L’absence de possibilité de choisir le traitement le mieux adapté viole
le serment Hippocrate, viole le code de déontologie qui doit garantir l’indépendance
professionnelle, viole le code de santé publique
– selon lequel un malade peut opter pour le médecin de son choix (mais
si les patients ne
sont pas informés qu’il existe d’autres traitements ailleurs, et si
tous les médecins leur proposent les mêmes protocoles, où est le
choix ?), viole enfin le code de Nuremberg qui établit que tout médecin doit privilégier le soin du malade et non la recherche clinique.
Nous ne sommes pas, bien sûr, contre les essais thérapeutiques mais
contre les essais thérapeutiques « d’emblée »… que l’on « vend » au
malade en lui
laissant imaginer qu’il aura ainsi LE traitement en pointe.
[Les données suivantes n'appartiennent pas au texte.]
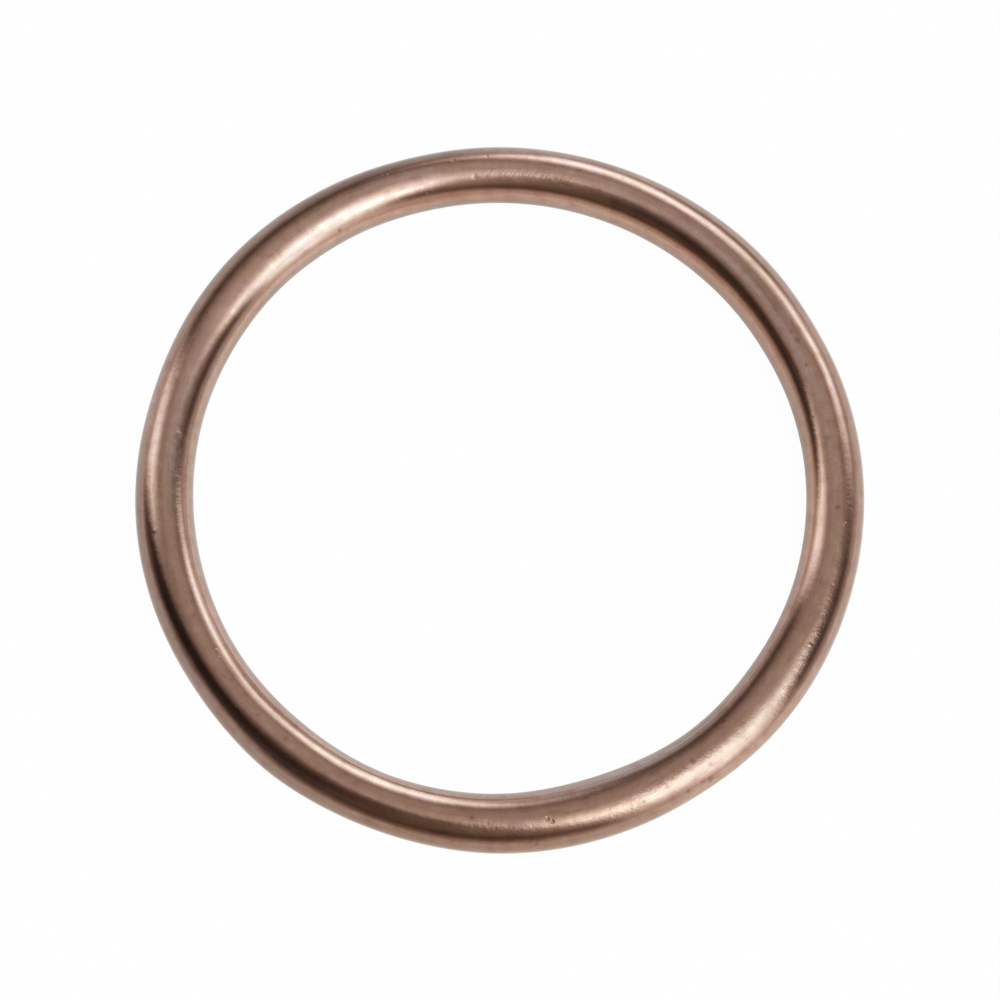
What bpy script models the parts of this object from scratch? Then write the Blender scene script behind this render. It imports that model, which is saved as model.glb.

Quelle est votre analyse ?
Le « Plan
cancer » stipule qu’il faut une acculturation, un changement de
paradigme, une rupture avec des traitements classiques
empiriques personnalisés qui ont fait leurs preuves à travers le
monde. En 1985 avant l’ère des grands essais systématiques on guérissait
3/4 des patients en cancérologie pédiatrique et 50 %
chez les adultes. Actuellement les résultats des essais cliniques
récents ne sont pas publiés… Et pourquoi changer ce qui fonctionnait
sinon pour faire marcher à plein l’industrie
pharmaceutique ?
Vous considérez donc que vous devez faire face à un diktat commercial
des laboratoires ?
Complètement. Car
le véritable problème de fond est là : Toutes les molécules innovantes,
(fondées essentiellement sur la génétique)
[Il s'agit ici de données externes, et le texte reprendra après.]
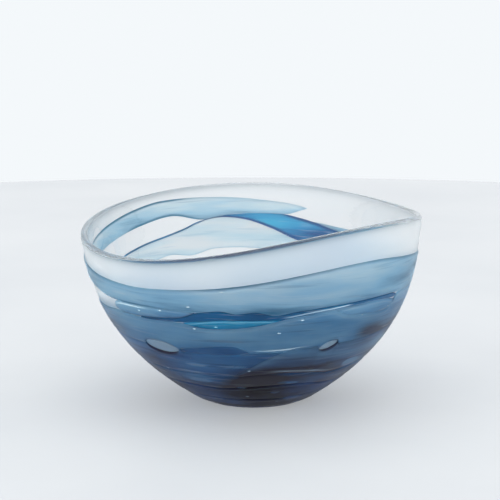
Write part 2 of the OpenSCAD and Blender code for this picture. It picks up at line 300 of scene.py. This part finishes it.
EDGE_ROUND = 3.0   # width of a wrap's rounded edge
EDGE_START = 0.5   # share of its thickness that a wrap has at that edge
SINK = 0.35        # how deep a wrap sits in the clear glass
LAP = 0.15         # how far a wrap laps over the line that it shares with its neighbour
TIP_SHARE = 0.02   # share of its width that a wrap has at its very tip
LEAST_HALF = 0.35  # half the width of the narrowest wrap
UNEVEN = 0.12      # share of its thickness by which a wrap is uneven
ACROSS = 26        # steps across a wrap
CLOSER = 0.6       # how much closer together they are near its edges, from 0 to 1
LINE = 1.3         # width of the dense line along a beaded edge
BEAD = 0.5         # how far that line swells out
MOST_BEAD = 1.2    # the strength from which a stronger line swells no further
# The pale line beside a beaded edge is a painted highlight
HIGHLIGHT_WIDTH = 0.6        # width of the pale line beside it
HIGHLIGHT_PLACE = 2.1  # how far that lies from the edge, in widths of the dense line
TIP_LINE = 1.1     # width in degrees of the dense line across a wrap's end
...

coûtent 2 milliards d’euros par an pour l’oncologie, remboursées par
la Sécurité sociale AVANT leur mise sur le marché (« liste en sus »
payée directement par la Sécurité sociale aux
labos alors qu’il s’agit de recherche). Là où un traitement coûtait
500€, il faut à présent 10000€… Prenez l’exemple du vaccin Gardasil (censé lutter contre le cancer du
col de l’utérus dans trente ans), c’est une catastrophe et pourtant on continue de le recommander… et le
Plan cancer 2014 tente de le généraliser. C’est l’industrie
pharmaceutique qui décide de ce que doivent faire les médecins, et la
Sécurité sociale est au service des labos.
Les parents en grève de la faim ont dû trouver refuge ailleurs.
Comment envisagez-vous aujourd’hui la suite ?
J’espère que les nombreuses mises au point sur les médias, y compris maintenant les chaînes de télévision, associées aux multiples actions juridiques en cours vont amener le pouvoir politique à réfléchir aux conséquences d’une fermeture à la hussarde d’un service inauguré en grande pompe par le ministère de la Santé lui-même en 2006.
Ne pas respecter
l’ensemble des procédures institutionnelles de l’AP-HP (Assistance
Publique-Hôpitaux de Paris), ni celles imposées par les ARS
(Agences régionales de santé), par de nombreux textes,
déstabiliserait ces institutions en même temps qu’elle priverait les
parents de liberté de choix thérapeutique de fait en cancérologie
pédiatrique, toutes conséquences susceptibles de recours juridique
devant l’Europe.
Je suis
résolument optimiste. Le bon sens devrait l’emporter et l’excitation de
ces jours-ci, pour désespérer personnels et patients par des
mesures coercitives injustes, illégales et d’allure carcérale
(vigiles à toutes les entrées, interdiction de visites aux familles
etc.), prouve bien que l’institution joue la montre pour
démoraliser l’ensemble des acteurs , oubliant que l’internet des
patients prime et que la guerre des nerfs inique (dont aucun n’assume la
décision de surcroit) ne saurait entamer notre
détermination à sauver la liberté de soigner et la démocratie.